-- THE TASK --
From the line with "makeFront();" to the line with "import numpy as np", both lines included, set down exactly those lines, please, and no others.

Entries with model source code
········

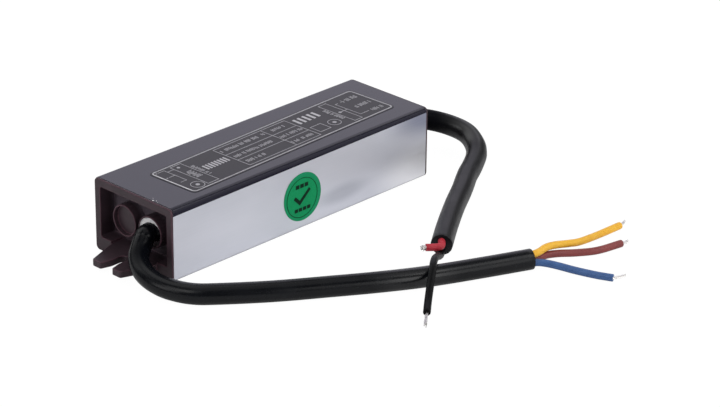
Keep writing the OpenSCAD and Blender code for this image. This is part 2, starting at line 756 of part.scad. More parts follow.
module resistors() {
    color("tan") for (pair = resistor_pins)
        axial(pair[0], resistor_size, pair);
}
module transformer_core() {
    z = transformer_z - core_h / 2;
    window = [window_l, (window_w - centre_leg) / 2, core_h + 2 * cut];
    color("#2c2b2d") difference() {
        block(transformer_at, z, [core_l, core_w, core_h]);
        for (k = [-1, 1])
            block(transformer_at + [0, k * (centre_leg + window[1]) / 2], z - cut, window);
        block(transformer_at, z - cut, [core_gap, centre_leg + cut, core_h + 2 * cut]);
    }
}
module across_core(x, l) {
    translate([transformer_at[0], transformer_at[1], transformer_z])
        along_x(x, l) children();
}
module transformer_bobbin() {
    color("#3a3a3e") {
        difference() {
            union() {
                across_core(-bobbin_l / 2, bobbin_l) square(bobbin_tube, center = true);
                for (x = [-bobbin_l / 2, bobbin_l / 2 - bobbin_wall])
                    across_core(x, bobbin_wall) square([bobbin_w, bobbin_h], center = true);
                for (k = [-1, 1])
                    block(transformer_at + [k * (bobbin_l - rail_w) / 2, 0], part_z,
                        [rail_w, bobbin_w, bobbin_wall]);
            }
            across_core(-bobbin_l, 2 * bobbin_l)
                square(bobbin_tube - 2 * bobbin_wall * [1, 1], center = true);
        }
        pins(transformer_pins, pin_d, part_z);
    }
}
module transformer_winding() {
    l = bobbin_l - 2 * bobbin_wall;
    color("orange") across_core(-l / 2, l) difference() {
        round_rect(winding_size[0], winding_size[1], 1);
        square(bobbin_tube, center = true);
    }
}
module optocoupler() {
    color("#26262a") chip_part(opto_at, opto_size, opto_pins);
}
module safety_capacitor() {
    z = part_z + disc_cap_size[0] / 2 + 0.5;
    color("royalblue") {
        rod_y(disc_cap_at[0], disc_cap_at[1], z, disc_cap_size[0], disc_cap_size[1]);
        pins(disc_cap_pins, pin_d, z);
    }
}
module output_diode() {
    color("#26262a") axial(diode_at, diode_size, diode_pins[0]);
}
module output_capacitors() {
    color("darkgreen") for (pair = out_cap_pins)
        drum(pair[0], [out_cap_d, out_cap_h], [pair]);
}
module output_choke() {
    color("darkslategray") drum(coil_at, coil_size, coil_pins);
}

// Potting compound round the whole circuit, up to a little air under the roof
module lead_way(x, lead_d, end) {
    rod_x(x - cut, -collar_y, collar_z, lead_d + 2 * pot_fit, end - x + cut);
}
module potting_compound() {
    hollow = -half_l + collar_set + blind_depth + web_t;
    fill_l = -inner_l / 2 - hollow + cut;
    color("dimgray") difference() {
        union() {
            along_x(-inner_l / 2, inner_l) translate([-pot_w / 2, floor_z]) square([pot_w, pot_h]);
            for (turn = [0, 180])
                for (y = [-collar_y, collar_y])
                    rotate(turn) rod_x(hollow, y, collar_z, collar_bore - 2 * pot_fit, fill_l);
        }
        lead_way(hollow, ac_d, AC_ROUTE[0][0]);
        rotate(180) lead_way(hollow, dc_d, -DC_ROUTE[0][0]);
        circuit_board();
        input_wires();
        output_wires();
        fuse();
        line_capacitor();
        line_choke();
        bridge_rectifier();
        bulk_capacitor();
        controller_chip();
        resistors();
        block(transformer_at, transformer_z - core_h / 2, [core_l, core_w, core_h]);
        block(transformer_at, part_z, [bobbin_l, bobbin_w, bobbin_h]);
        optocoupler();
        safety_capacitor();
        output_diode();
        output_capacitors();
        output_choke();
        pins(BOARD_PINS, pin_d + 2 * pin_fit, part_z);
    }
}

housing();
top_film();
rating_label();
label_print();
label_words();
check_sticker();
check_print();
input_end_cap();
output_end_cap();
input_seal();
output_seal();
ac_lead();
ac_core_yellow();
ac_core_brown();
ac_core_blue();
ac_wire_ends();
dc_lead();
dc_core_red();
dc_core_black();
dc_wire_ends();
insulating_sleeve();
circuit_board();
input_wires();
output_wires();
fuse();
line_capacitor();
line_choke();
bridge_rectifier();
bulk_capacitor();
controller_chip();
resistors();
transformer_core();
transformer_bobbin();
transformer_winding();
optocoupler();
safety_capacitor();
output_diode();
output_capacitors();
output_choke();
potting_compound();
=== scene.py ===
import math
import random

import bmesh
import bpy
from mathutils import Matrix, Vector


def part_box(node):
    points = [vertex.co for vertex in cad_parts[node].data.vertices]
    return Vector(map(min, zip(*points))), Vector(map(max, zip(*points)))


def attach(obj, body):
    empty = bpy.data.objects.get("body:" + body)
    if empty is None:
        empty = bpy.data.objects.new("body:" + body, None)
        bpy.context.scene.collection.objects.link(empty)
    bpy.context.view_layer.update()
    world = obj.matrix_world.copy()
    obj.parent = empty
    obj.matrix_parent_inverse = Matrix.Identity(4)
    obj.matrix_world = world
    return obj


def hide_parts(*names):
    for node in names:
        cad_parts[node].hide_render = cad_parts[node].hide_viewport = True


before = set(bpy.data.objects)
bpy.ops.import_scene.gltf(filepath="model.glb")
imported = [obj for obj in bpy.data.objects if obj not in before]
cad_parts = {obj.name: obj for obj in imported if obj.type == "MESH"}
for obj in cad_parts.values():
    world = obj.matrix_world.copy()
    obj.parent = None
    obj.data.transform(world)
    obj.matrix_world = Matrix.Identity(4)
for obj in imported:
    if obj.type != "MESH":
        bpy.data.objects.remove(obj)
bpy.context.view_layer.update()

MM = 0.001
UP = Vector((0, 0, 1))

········

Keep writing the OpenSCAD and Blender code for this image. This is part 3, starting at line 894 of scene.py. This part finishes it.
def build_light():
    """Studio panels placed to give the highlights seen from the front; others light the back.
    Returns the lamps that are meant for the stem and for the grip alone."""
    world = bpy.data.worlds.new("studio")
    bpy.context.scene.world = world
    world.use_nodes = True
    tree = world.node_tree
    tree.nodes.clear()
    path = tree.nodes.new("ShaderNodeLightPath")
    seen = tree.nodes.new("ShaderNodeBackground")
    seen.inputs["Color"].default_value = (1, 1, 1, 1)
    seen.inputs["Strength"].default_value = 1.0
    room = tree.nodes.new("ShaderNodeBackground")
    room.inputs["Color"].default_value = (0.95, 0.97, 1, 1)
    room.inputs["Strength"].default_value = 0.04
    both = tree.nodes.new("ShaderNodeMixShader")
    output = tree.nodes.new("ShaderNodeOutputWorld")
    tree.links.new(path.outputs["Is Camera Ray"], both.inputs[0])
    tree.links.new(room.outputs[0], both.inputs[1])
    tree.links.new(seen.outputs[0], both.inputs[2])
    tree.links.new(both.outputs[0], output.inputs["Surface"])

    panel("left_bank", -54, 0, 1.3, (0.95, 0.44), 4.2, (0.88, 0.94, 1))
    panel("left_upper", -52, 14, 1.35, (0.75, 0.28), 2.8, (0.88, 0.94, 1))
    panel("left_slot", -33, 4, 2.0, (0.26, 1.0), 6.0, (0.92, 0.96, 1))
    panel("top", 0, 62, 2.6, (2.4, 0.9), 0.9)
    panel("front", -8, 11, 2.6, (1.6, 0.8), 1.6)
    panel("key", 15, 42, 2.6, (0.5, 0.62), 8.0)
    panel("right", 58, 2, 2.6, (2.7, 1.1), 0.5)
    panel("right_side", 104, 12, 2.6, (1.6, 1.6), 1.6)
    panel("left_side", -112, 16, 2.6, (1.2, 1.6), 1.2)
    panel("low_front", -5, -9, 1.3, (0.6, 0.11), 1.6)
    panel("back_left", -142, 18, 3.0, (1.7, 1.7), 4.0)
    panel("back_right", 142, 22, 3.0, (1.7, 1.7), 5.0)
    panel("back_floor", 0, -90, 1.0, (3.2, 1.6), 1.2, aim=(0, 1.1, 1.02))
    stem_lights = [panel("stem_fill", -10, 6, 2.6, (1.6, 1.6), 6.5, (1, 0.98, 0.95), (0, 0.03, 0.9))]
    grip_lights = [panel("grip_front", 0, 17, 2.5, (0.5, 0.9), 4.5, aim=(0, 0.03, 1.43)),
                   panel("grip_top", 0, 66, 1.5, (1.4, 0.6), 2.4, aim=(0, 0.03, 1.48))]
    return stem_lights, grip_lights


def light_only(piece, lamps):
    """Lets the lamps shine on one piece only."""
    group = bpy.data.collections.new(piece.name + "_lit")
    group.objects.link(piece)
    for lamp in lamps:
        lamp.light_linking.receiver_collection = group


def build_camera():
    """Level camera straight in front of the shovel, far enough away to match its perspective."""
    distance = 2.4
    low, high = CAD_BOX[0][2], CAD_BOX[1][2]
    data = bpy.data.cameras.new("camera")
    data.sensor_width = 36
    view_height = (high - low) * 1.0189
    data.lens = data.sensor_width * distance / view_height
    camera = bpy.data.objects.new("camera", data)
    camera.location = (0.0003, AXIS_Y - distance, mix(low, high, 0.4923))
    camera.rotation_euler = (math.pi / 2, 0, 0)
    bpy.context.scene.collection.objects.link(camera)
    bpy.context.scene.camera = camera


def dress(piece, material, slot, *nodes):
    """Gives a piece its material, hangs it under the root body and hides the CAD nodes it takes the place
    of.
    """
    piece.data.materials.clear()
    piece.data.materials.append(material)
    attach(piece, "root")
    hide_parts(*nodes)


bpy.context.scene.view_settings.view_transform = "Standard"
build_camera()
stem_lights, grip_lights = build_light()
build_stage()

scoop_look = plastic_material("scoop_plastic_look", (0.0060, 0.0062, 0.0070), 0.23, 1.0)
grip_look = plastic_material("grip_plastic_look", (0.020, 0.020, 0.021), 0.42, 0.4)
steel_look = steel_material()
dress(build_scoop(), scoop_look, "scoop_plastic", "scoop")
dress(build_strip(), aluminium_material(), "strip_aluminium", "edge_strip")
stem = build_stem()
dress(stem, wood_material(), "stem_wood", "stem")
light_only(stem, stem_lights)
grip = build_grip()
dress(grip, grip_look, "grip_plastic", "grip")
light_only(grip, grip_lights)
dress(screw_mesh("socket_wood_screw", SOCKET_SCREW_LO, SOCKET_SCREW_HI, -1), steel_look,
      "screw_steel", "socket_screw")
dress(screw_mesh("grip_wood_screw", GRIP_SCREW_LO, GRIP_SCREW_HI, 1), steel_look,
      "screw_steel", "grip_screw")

········

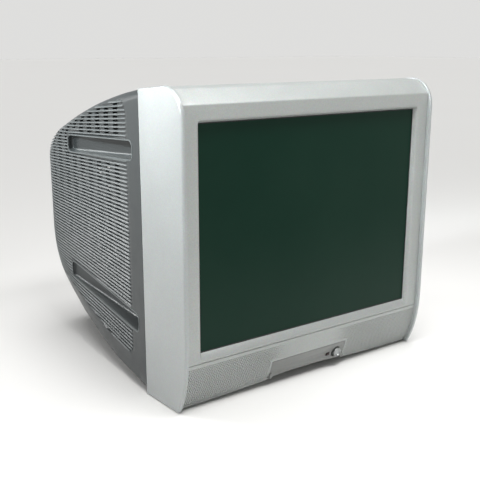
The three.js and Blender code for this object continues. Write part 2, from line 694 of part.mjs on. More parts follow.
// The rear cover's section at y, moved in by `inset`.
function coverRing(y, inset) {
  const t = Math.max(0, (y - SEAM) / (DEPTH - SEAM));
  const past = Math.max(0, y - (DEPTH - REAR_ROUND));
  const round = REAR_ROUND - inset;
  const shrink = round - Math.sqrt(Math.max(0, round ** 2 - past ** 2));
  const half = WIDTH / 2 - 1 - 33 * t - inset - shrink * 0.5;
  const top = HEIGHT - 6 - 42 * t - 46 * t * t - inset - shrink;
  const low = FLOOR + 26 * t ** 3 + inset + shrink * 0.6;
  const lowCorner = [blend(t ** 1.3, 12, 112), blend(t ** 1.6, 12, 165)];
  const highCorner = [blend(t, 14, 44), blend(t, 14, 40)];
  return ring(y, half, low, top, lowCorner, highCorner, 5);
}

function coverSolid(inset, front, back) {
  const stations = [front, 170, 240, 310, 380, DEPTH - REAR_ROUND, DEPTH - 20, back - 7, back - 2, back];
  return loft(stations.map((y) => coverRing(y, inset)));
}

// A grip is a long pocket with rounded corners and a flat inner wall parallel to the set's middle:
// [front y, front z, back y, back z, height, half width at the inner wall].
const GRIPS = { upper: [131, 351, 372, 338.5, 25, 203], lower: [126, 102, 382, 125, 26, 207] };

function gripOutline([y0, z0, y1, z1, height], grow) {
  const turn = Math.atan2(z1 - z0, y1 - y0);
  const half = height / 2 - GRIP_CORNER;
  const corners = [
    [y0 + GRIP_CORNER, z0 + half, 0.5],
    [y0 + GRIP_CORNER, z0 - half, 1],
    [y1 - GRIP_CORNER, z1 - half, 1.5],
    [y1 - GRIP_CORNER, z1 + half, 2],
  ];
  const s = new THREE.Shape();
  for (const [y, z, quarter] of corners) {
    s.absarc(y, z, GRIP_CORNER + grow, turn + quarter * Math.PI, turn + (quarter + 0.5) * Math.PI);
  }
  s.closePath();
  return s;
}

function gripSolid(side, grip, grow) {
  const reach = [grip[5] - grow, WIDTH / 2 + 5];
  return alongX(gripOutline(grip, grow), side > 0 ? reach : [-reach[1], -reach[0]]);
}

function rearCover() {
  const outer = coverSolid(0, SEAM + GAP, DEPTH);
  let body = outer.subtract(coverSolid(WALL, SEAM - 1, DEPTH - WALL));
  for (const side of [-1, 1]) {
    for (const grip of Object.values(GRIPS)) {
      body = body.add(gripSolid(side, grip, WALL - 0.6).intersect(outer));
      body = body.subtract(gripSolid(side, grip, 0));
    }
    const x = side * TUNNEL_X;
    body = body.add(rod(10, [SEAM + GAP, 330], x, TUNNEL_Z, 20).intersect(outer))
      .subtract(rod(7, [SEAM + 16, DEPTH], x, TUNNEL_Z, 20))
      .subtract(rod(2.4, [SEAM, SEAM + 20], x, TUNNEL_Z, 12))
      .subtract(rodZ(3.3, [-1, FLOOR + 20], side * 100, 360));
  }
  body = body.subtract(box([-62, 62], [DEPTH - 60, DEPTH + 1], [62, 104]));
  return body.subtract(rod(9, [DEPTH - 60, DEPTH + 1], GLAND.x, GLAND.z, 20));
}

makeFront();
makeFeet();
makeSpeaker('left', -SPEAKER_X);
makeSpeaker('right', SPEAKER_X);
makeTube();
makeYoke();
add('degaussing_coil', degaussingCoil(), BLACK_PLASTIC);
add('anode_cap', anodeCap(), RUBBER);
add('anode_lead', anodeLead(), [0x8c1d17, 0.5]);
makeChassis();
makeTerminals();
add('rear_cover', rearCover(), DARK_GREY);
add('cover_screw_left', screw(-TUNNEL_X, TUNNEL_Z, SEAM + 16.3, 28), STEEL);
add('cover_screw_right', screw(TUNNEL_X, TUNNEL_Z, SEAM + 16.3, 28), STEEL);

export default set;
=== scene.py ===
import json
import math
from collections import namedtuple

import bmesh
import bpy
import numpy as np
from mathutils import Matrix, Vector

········

-- SOLUTION --
makeFront();
makeFeet();
makeSpeaker('left', -SPEAKER_X);
makeSpeaker('right', SPEAKER_X);
makeTube();
makeYoke();
add('degaussing_coil', degaussingCoil(), BLACK_PLASTIC);
add('anode_cap', anodeCap(), RUBBER);
add('anode_lead', anodeLead(), [0x8c1d17, 0.5]);
makeChassis();
makeTerminals();
add('rear_cover', rearCover(), DARK_GREY);
add('cover_screw_left', screw(-TUNNEL_X, TUNNEL_Z, SEAM + 16.3, 28), STEEL);
add('cover_screw_right', screw(TUNNEL_X, TUNNEL_Z, SEAM + 16.3, 28), STEEL);

export default set;
=== scene.py ===
import json
import math
from collections import namedtuple

import bmesh
import bpy
import numpy as np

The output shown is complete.